#### SOURCE MATERIAL ####

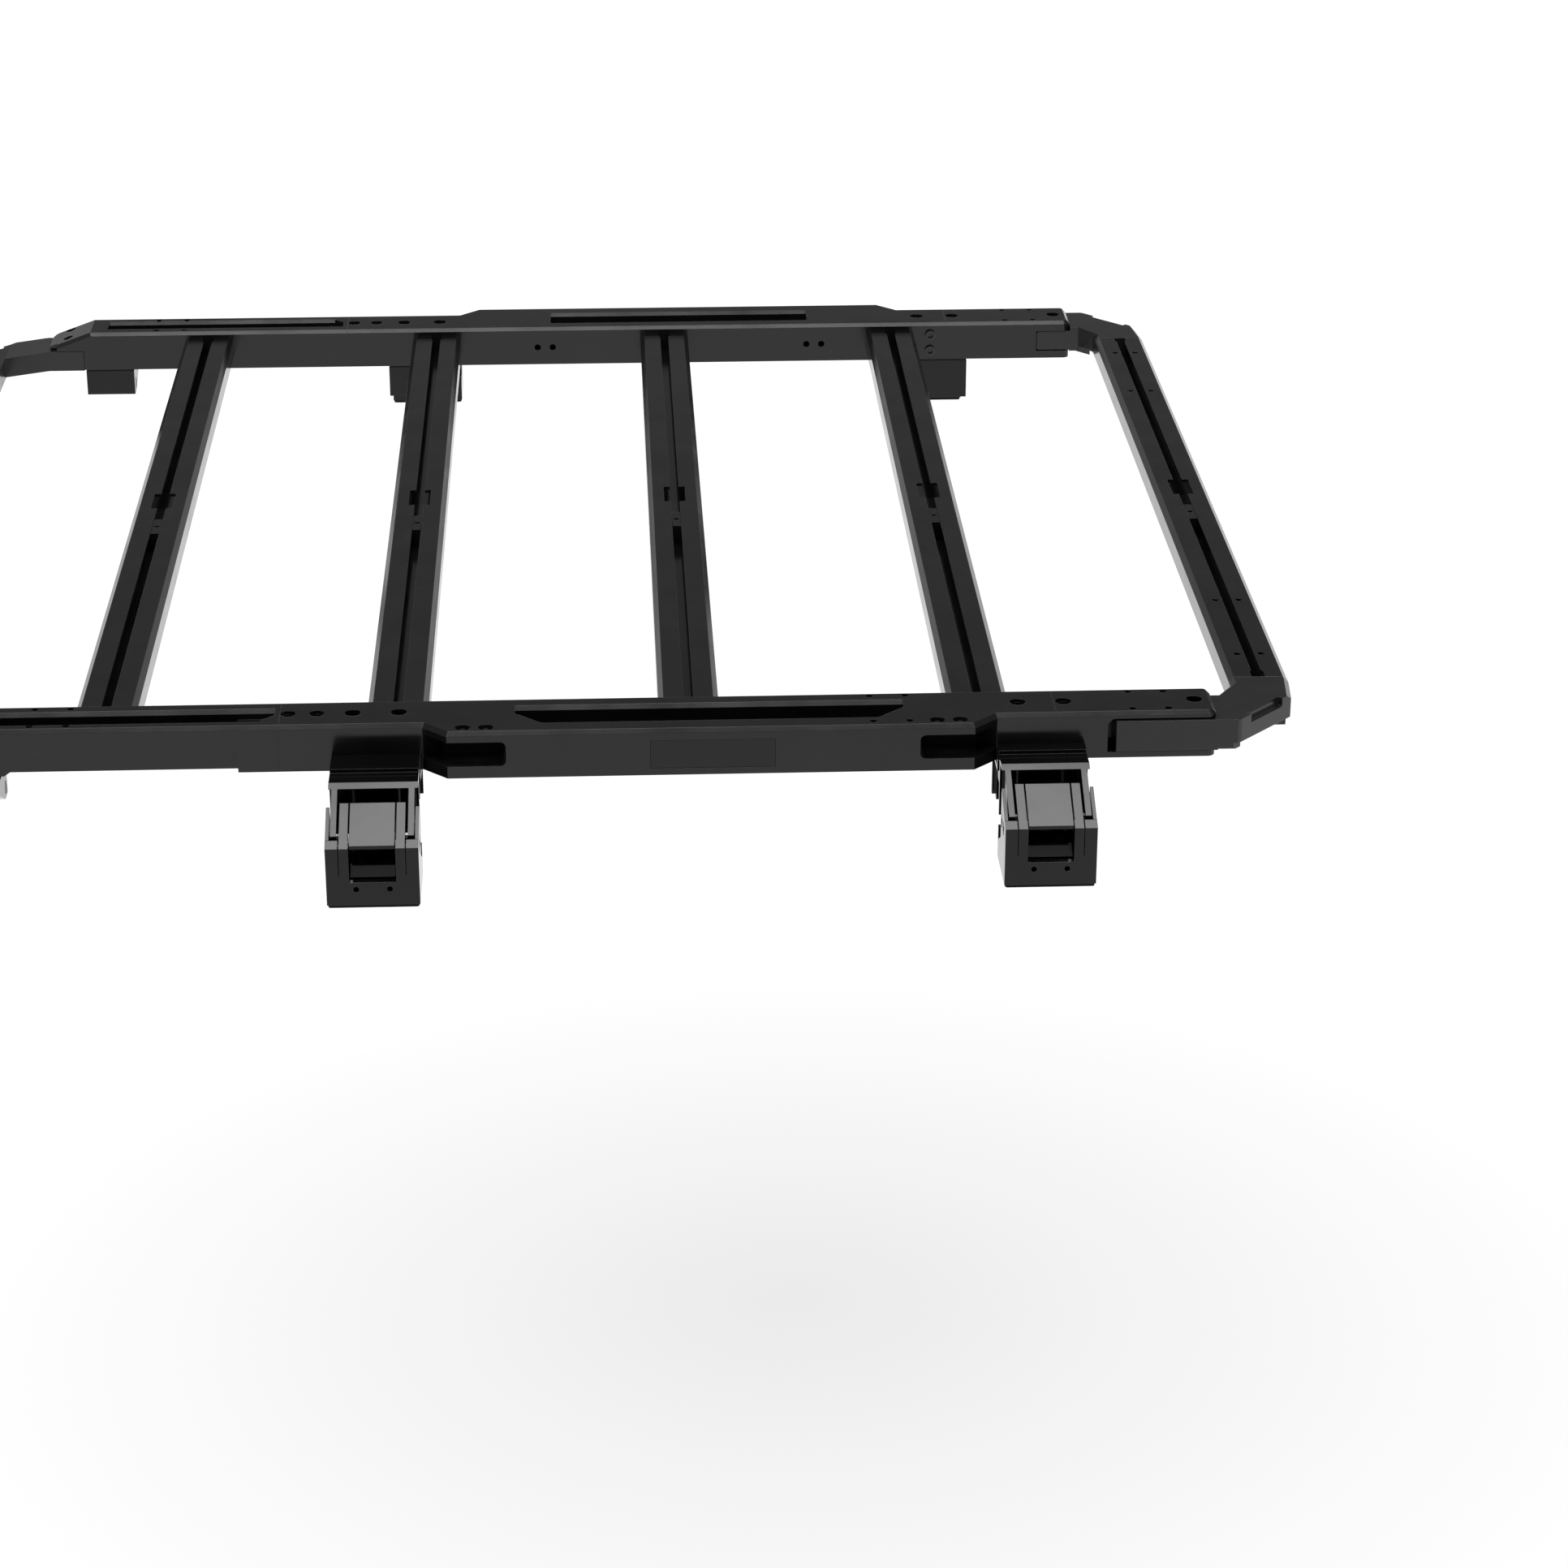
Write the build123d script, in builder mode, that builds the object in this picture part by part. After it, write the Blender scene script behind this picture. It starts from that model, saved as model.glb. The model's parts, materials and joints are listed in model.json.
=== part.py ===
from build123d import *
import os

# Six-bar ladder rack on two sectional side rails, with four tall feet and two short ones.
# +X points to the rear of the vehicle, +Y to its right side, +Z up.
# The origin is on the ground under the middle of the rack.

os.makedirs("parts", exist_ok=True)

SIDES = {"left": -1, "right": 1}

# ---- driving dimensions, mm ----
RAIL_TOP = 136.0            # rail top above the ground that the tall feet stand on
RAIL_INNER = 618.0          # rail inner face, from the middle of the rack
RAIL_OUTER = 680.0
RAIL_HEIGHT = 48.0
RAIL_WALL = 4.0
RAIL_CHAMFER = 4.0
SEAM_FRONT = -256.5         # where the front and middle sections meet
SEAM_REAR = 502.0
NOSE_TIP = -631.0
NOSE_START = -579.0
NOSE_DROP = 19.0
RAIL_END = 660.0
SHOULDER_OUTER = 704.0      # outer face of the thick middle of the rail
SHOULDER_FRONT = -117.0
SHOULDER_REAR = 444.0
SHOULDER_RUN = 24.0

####

• TASK GOAL:
Go through the listing and copy all of it exactly.

• FINAL RESULT:
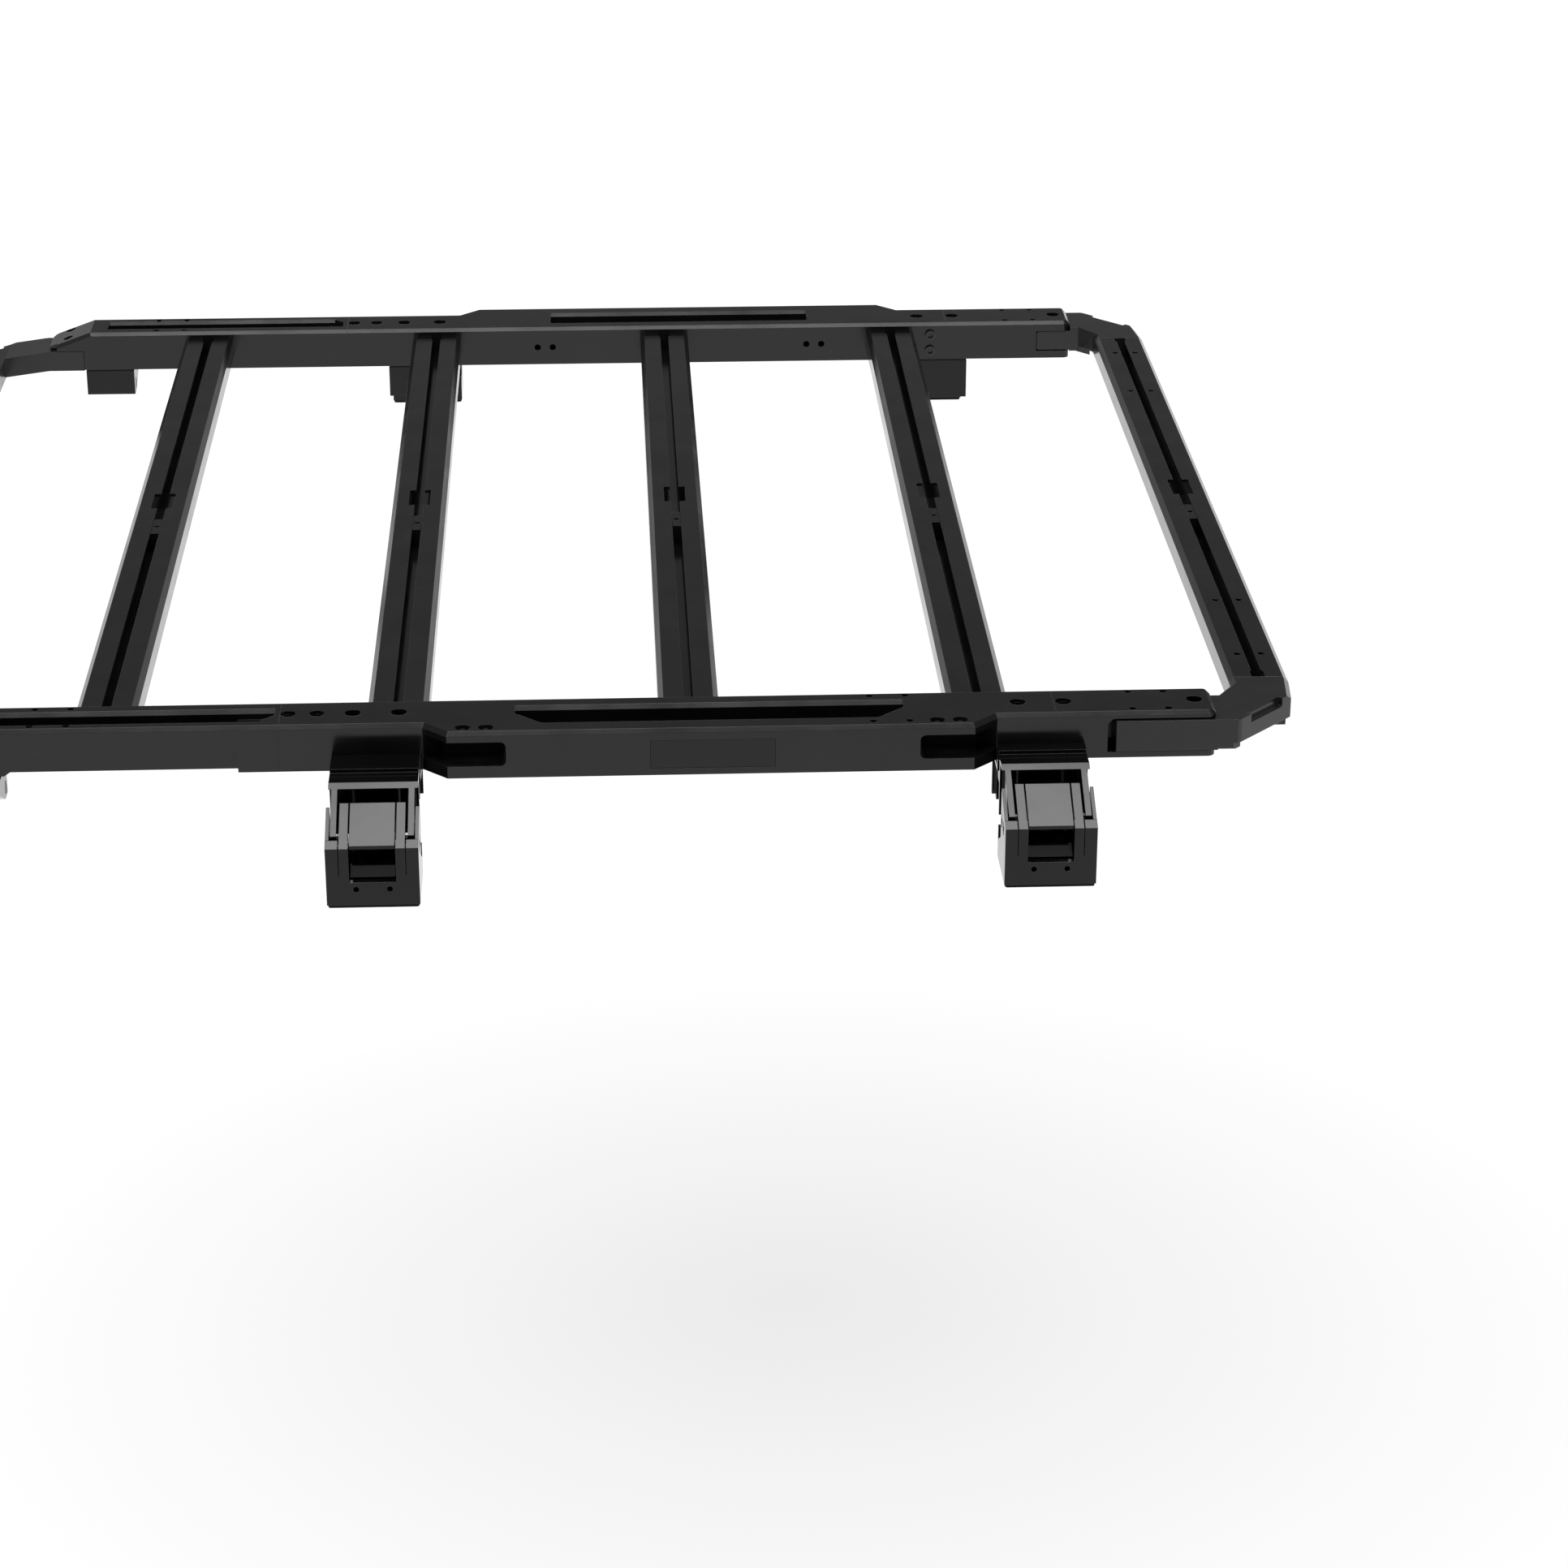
Write the build123d script, in builder mode, that builds the object in this picture part by part. After it, write the Blender scene script behind this picture. It starts from that model, saved as model.glb. The model's parts, materials and joints are listed in model.json.
=== part.py ===
from build123d import *
import os

# Six-bar ladder rack on two sectional side rails, with four tall feet and two short ones.
# +X points to the rear of the vehicle, +Y to its right side, +Z up.
# The origin is on the ground under the middle of the rack.

os.makedirs("parts", exist_ok=True)

SIDES = {"left": -1, "right": 1}

# ---- driving dimensions, mm ----
RAIL_TOP = 136.0            # rail top above the ground that the tall feet stand on
RAIL_INNER = 618.0          # rail inner face, from the middle of the rack
RAIL_OUTER = 680.0
RAIL_HEIGHT = 48.0
RAIL_WALL = 4.0
RAIL_CHAMFER = 4.0
SEAM_FRONT = -256.5         # where the front and middle sections meet
SEAM_REAR = 502.0
NOSE_TIP = -631.0
NOSE_START = -579.0
NOSE_DROP = 19.0
RAIL_END = 660.0
SHOULDER_OUTER = 704.0      # outer face of the thick middle of the rail
SHOULDER_FRONT = -117.0
SHOULDER_REAR = 444.0
SHOULDER_RUN = 24.0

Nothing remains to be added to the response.